In the listing that follows, locate the line containing "songbird(-126, 14, 0, 66);" and the line containing "if obj.type not". Retype exactly those two lines and every line between them, and nothing more.

........

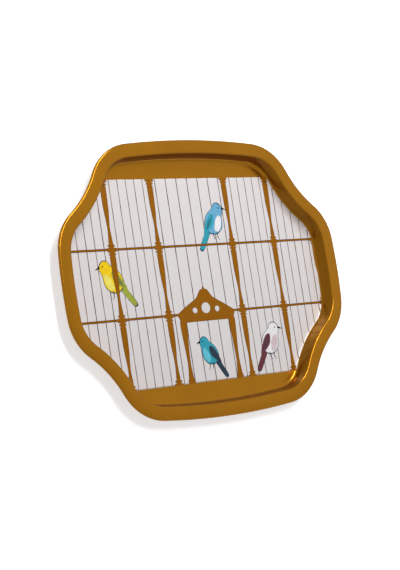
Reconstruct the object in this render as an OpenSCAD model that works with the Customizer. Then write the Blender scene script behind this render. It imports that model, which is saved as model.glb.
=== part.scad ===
// Shaped serving tray of pressed tinplate. The pan has a drafted wall, a flat rim and an outer edge
// curled over a steel wire, and its floor carries thin printed coats of ink.
// The tray lies flat on Z = 0 and is centred on the origin, with its long side along X.

/* [Tray] */
// Length over the curled edge
tray_l = 400; // [320:10:480]
// Width over the curled edge, as a share of the length
width_ratio = 0.8; // [0.797:0.001:0.802]
// Height from the underside of the floor to the top of the rim
tray_h = 18.4; // [14:0.2:30]

/* [Pressing] */
// Thickness of the tinplate
sheet_t = 0.4; // [0.3:0.05:0.6]
// Width of the rim, from the outermost edge to the top of the wall
rim_w = 16; // [12:0.5:20]
// Lean of the wall from upright, in degrees
draft = 8; // [4:1:14]
// Radius of the fillet at the foot of the wall, on the serving side
foot_r = 4.6; // [3:0.2:6]
// Radius of the shoulder between wall and rim, on the serving side
shoulder_r = 1.8; // [1.4:0.1:3]
// How far the outer edge is curled round, in degrees
curl_turn = 290; // [250:5:300]

/* [Edge wire] */
// Diameter of the steel wire in the curled edge
wire_d = 3.2; // [2:0.1:4]
// Gap between the wire and the inside of the curl
wire_gap = 0.1; // [0.05:0.05:0.3]

/* [Outline of a 400 mm tray] */
// Radius of the shallow bows on the long sides
long_bow_r = 944; // [935:1:955]
// Half the angle of a long side's bow
long_bow_a = 5.6; // [5.5:0.05:5.7]
// Heading at the end of the corner next to a long side, down from the long side
corner_a = 63.1; // [62:0.1:64]
// Heading at the end of the hollow between the two corners
hollow_a = 38.2; // [37.5:0.1:39]
// Radius of the corners next to the short sides
short_corner_r = 58; // [56:0.5:60]
// Radius of the shallow bows on the short sides
short_bow_r = 580; // [570:1:590]
// Half the angle of a short side's bow
short_bow_a = 3.6; // [3.4:0.1:3.8]

/* [Print on a 400 mm tray] */
// Thickness of a coat of ink
ink_t = 0.05; // [0.02:0.01:0.1]
// Distance from the centre line to the ends of the white ground
ground_y = 118.2; // [110:0.2:120]
// Distance from the centre line to each cross rail of the cage
rail_y = 39.4; // [38:0.2:42]
// Width of a cross rail
rail_w = 2.2; // [1:0.2:4]
// Place of the first turned column from the centre line
column_x = 54; // [52:0.5:55]
// Spacing of the turned columns
column_pitch = 64.5; // [63:0.5:65]
// Width of a thin bar
bar_w = 0.6; // [0.4:0.1:1.2]
// Spacing of the bars behind the door
door_bar_pitch = 15.4; // [14:0.1:16]
// Place of the door's posts from the centre line
door_post_x = 35.5; // [34:0.5:37]
// Distance from the centre line down to the door's lintel
lintel_y = 44; // [42:0.5:46]

/* [Hidden] */

$fn = 240;

// A quarter of the outline runs clockwise from the middle of a long side, through a bow, a corner,
// a hollow, a second corner and half a bow. h1 to h4 are its headings where two of them meet.
k = tray_l / 400;
half_l = tray_l / 2;
half_w = half_l * width_ratio;
r1 = long_bow_r * k;
r4 = short_corner_r * k;
r5 = short_bow_r * k;
h1 = long_bow_a;
h2 = corner_a;
h3 = hollow_a;
h4 = 90 - short_bow_a;

// The first corner and the hollow take up what the others leave of half the length and width
left_x = half_l - r1 * sin(h1) - r4 * (sin(h4) - sin(h3)) - r5 * (1 - sin(h4));
left_y = half_w - r1 * (1 - cos(h1)) - r4 * (cos(h3) - cos(h4)) - r5 * cos(h4);
corner_dx = sin(h2) - sin(h1);
corner_dy = cos(h1) - cos(h2);
hollow_dx = sin(h2) - sin(h3);
hollow_dy = cos(h3) - cos(h2);
det = corner_dx * hollow_dy - hollow_dx * corner_dy;
r2 = (left_x * hollow_dy - left_y * hollow_dx) / det;
r3 = (left_y * corner_dx - left_x * corner_dy) / det;

function normal(h) = [sin(h), cos(h)];

// Centres of the stretches' arcs
c1 = [0, half_w - r1];
c2 = c1 + (r1 - r2) * normal(h1);
c3 = c2 + (r2 + r3) * normal(h2);
c5 = [half_l - r5, 0];
c4 = c5 + (r5 - r4) * normal(h4);

// Heights and offsets of the pressing. Offsets are negative inwards from the outline.
curl_r = wire_d / 2 + wire_gap + sheet_t;
shoulder_c = [-rim_w - shoulder_r * (1 - cos(draft)) + shoulder_r, tray_h - shoulder_r];
wall_top = shoulder_c - shoulder_r * [cos(draft), -sin(draft)];
foot_top_z = sheet_t + foot_r * (1 - sin(draft));
wall_l = (wall_top[1] - foot_top_z) / cos(draft);
wall_foot = wall_top - wall_l * [sin(draft), cos(draft)];
foot_c = wall_foot - foot_r * [cos(draft), -sin(draft)];
// Flat stretch that each swept piece has inside the foot, so that the floor plate overlaps it
lap = 12;

// One sector of a ring, from angle a0 to a1
module ring_sector(r_in, r_out, a0, a1) {
    far = 2 * r_out;
    mid = (a0 + a1) / 2;
    difference() {
        intersection() {
            circle(r = r_out);
            polygon([[0, 0], far * [cos(a0), sin(a0)], far * [cos(mid), sin(mid)], far * [cos(a1), sin(a1)]]);
        }
        circle(r = r_in);
    }
}

// Section of the pressed sheet, outwards along +X and upwards along +Y
module sheet_section() {
    third = curl_turn / 3;
    translate([foot_c[0] - lap, 0])
        square([lap, sheet_t]);
    translate(foot_c)
        ring_sector(foot_r, foot_r + sheet_t, -90, -draft);
    translate(wall_foot)
        rotate(-draft)
            square([sheet_t, wall_l]);
    translate(shoulder_c)
        ring_sector(shoulder_r - sheet_t, shoulder_r, 90, 180 - draft);
    translate([shoulder_c[0], tray_h - sheet_t])
        square([-curl_r - shoulder_c[0], sheet_t]);
    for (i = [0:2])
        translate([-curl_r, tray_h - curl_r])
            ring_sector(curl_r - sheet_t, curl_r, 90 - (i + 1) * third, 90 - i * third);
}

// Section of the wire in the curl
module wire_section() {
    translate([-curl_r, tray_h - curl_r])
        circle(d = wire_d);
}

// Moves by v in three steps, each fine enough to keep every digit of v
module place(v) {
    whole = [for (n = v) round(n)];
    thousandths = [for (n = v - whole) round(n * 1000) / 1000];
    translate(whole)
        translate(thousandths)
            translate(v - whole - thousandths)
                children();
}

// A stretch that bulges outwards, between headings a and b
module bulge(centre, r, a, b) {
    place(centre)
        rotate_extrude(start = 90 - b, angle = b - a)
            place([r, 0])
                children();
}

// A stretch that is hollow, between headings a and b
module hollow(centre, r, a, b) {
    place(centre)
        rotate_extrude(start = 270 - a, angle = a - b)
            place([r, 0])
                mirror([1, 0])
                    children();
}

// The corner of the outline between two bows
module corner_sweep() {
    bulge(c2, r2, h1, h2)
        children();
    hollow(c3, r3, h2, h3)
        children();
    bulge(c4, r4, h3, h4)
        children();
}

// Carries a section all the way round the outline
module sweep() {
    for (sx = [0, 1], sy = [0, 1])
        mirror([sx, 0, 0])
            mirror([0, sy, 0])
                corner_sweep()
                    children();
    for (sy = [0, 1])
        mirror([0, sy, 0])
            bulge(c1, r1, -h1, h1)
                children();
    for (sx = [0, 1])
        mirror([sx, 0, 0])
            bulge(c5, r5, h4, 180 - h4)
                children();
}

// Points of a quarter of the outline, moved inwards by d
function quarter_points(d) = [
    for (h = [0, h1 / 2]) c1 + (r1 - d) * normal(h),
    for (i = [0:5]) c2 + (r2 - d) * normal(h1 + (h2 - h1) * i / 5),
    for (i = [1:2]) c3 - (r3 + d) * normal(h2 + (h3 - h2) * i / 3),
    for (i = [0:5]) c4 + (r4 - d) * normal(h3 + (h4 - h3) * i / 5),
    c5 + [r5 - d, 0]
];

// The outline moved inwards by d, with short straight sides
module inner_outline(d) {
    q = quarter_points(d);
    n = len(q) - 1;
    polygon([
        for (i = [0:n]) q[i],
        for (i = [1:n]) [q[n - i][0], -q[n - i][1]],
        for (i = [1:n]) -q[i],
        for (i = [1:n - 1]) [-q[n - i][0], q[n - i][1]]
    ]);
}

// The flat slab inside the swept laps
module plate(t) {
    linear_extrude(height = t)
        inner_outline(lap / 2 - foot_c[0]);
}

module tray_pan() {
    color("goldenrod") {
        sweep()
            sheet_section();
        plate(sheet_t);
    }
}

module edge_wire() {
    color("silver")
        sweep()
            wire_section();
}

module white_ground() {
    color("gainsboro")
        translate([0, 0, sheet_t])
            intersection() {
                union() {
                    sweep()
                        translate([foot_c[0] - lap, 0])
                            square([lap, ink_t]);
                    plate(ink_t);
                }
                translate([-half_l, -ground_y * k, -1])
                    cube([tray_l, 2 * ground_y * k, 2]);
            }
}

// A coat of ink on the white ground, which ends just inside the foot of the wall
module coat() {
    translate([0, 0, sheet_t + ink_t])
        linear_extrude(height = ink_t)
            intersection() {
                scale(k)
                    children();
                inner_outline(1 - foot_c[0]);
            }
}

// One storey of a turned column, as distance down from its upper rail and half width
STOREY = [
    [0, 6], [3.5, 6], [4.5, 3], [7, 5.5], [9, 5.5], [10.5, 4.4], [43, 2], [62, 3.6], [64, 3], [66, 5],
    [68, 3], [72, 3], [75, 6], [78.8, 6]
];

// A turned column of whole storeys whose upper end is at y
module column(x, y, storeys = 1) {
    last = len(STOREY) - 1;
    for (i = [0:storeys - 1])
        translate([x, y - i * 2 * rail_y])
            polygon([
                for (j = [0:last]) [STOREY[j][1], -STOREY[j][0]],
                for (j = [0:last]) [-STOREY[last - j][1], -STOREY[last - j][0]]
            ]);
}

// The pointed head of the door, pierced by three round holes
module gable() {
    half = 41;
    difference() {
        polygon([
            [-6, -13], [6, -13], [8, -17], [12, -24], [22, -31], [half, -rail_y], [half, -lintel_y],
            [-half, -lintel_y], [-half, -rail_y], [-22, -31], [-12, -24], [-8, -17]
        ]);
        translate([0, -34])
            circle(d = 13);
        for (side = [-1, 1])
            translate([side * 17, -36])
                circle(d = 6);
    }
}

// Rails, turned columns, gable and door posts of the printed cage
module frame_shape() {
    floor_l = 350;
    post_w = 4.8;
    for (y = [-rail_y, rail_y])
        translate([-floor_l / 2, y - rail_w / 2])
            square([floor_l, rail_w]);
    for (side = [-1, 1], i = [0, 1])
        column(side * (column_x + i * column_pitch), 3 * rail_y, 3);
    gable();
    for (side = [-1, 1])
        translate([side * door_post_x - post_w / 2, -ground_y])
            square([post_w, ground_y - rail_y]);
}

// A perched songbird of plain circles, facing left, with its tail hanging to the right
module songbird(x, y, turn, size) {
    translate([x, y])
        rotate(turn)
            scale(size / 50) {
                circle(r = 11);
                translate([-8, 13])
                    circle(r = 7);
                polygon([[-13, 16], [-19, 12], [-14, 11]]);
                polygon([[-4, -9], [7, -8], [20, -36], [15, -38]]);
            }
}

module bird_shapes() {
    songbird(-126, 14, 0, 66);
    songbird(38, 68, 0, 58);
    songbird(-6, -86, -35, 52);
    songbird(104, -72, 20, 54);
}

// A row of thin upright bars
module bars(first, pitch, count) {
    for (i = [0:count - 1])
        translate([first + i * pitch - bar_w / 2, -ground_y])
            square([bar_w, 2 * ground_y]);
}

module bar_shapes() {
    side_pitch = column_pitch / 6;
    bars(-3 * door_bar_pitch, door_bar_pitch, 7);
    for (side = [0, 1])
        mirror([side, 0]) {
            bars(column_x + side_pitch, side_pitch, 5);
            bars(column_x + column_pitch + side_pitch, side_pitch, 3);
        }
}

module bar_print() {
    color("rosybrown")
        coat()
            difference() {
                bar_shapes();
                frame_shape();
                bird_shapes();
            }
}

module frame_print() {
    color("darkgoldenrod")
        coat()
            frame_shape();
}

module bird_print() {
    color("lightseagreen")
        coat()
            difference() {
                bird_shapes();
                frame_shape();
            }
}

tray_pan();
edge_wire();
white_ground();
bar_print();
frame_print();
bird_print();
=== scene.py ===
import math

import bpy
import numpy as np
from bpy.props import FloatProperty, FloatVectorProperty, PointerProperty
from mathutils import Matrix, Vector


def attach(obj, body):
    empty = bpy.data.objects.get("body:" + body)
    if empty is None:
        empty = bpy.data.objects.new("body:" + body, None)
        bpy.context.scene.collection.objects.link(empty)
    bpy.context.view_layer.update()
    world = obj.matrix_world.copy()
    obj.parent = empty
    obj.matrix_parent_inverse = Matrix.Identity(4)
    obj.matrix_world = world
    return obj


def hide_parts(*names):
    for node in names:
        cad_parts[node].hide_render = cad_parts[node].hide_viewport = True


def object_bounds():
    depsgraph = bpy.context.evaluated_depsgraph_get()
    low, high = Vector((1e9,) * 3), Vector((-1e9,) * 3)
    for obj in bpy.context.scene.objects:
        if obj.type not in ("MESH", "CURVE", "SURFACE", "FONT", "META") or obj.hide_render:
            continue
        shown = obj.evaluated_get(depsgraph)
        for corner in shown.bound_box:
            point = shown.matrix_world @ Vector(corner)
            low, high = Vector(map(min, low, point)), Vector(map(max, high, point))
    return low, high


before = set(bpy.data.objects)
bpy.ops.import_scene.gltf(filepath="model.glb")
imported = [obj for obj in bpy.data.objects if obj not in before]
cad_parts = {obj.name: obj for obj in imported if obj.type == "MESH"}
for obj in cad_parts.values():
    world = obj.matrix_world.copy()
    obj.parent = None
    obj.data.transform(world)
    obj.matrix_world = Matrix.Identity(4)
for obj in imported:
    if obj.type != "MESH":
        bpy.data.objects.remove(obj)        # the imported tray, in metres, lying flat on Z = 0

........

> _RESULT FOR THIS TASK_
    songbird(-126, 14, 0, 66);
    songbird(38, 68, 0, 58);
    songbird(-6, -86, -35, 52);
    songbird(104, -72, 20, 54);
}

// A row of thin upright bars
module bars(first, pitch, count) {
    for (i = [0:count - 1])
        translate([first + i * pitch - bar_w / 2, -ground_y])
            square([bar_w, 2 * ground_y]);
}

module bar_shapes() {
    side_pitch = column_pitch / 6;
    bars(-3 * door_bar_pitch, door_bar_pitch, 7);
    for (side = [0, 1])
        mirror([side, 0]) {
            bars(column_x + side_pitch, side_pitch, 5);
            bars(column_x + column_pitch + side_pitch, side_pitch, 3);
        }
}

module bar_print() {
    color("rosybrown")
        coat()
            difference() {
                bar_shapes();
                frame_shape();
                bird_shapes();
            }
}

module frame_print() {
    color("darkgoldenrod")
        coat()
            frame_shape();
}

module bird_print() {
    color("lightseagreen")
        coat()
            difference() {
                bird_shapes();
                frame_shape();
            }
}

tray_pan();
edge_wire();
white_ground();
bar_print();
frame_print();
bird_print();
=== scene.py ===
import math

import bpy
import numpy as np
from bpy.props import FloatProperty, FloatVectorProperty, PointerProperty
from mathutils import Matrix, Vector


def attach(obj, body):
    empty = bpy.data.objects.get("body:" + body)
    if empty is None:
        empty = bpy.data.objects.new("body:" + body, None)
        bpy.context.scene.collection.objects.link(empty)
    bpy.context.view_layer.update()
    world = obj.matrix_world.copy()
    obj.parent = empty
    obj.matrix_parent_inverse = Matrix.Identity(4)
    obj.matrix_world = world
    return obj


def hide_parts(*names):
    for node in names:
        cad_parts[node].hide_render = cad_parts[node].hide_viewport = True


def object_bounds():
    depsgraph = bpy.context.evaluated_depsgraph_get()
    low, high = Vector((1e9,) * 3), Vector((-1e9,) * 3)
    for obj in bpy.context.scene.objects:
        if obj.type not in ("MESH", "CURVE", "SURFACE", "FONT", "META") or obj.hide_render:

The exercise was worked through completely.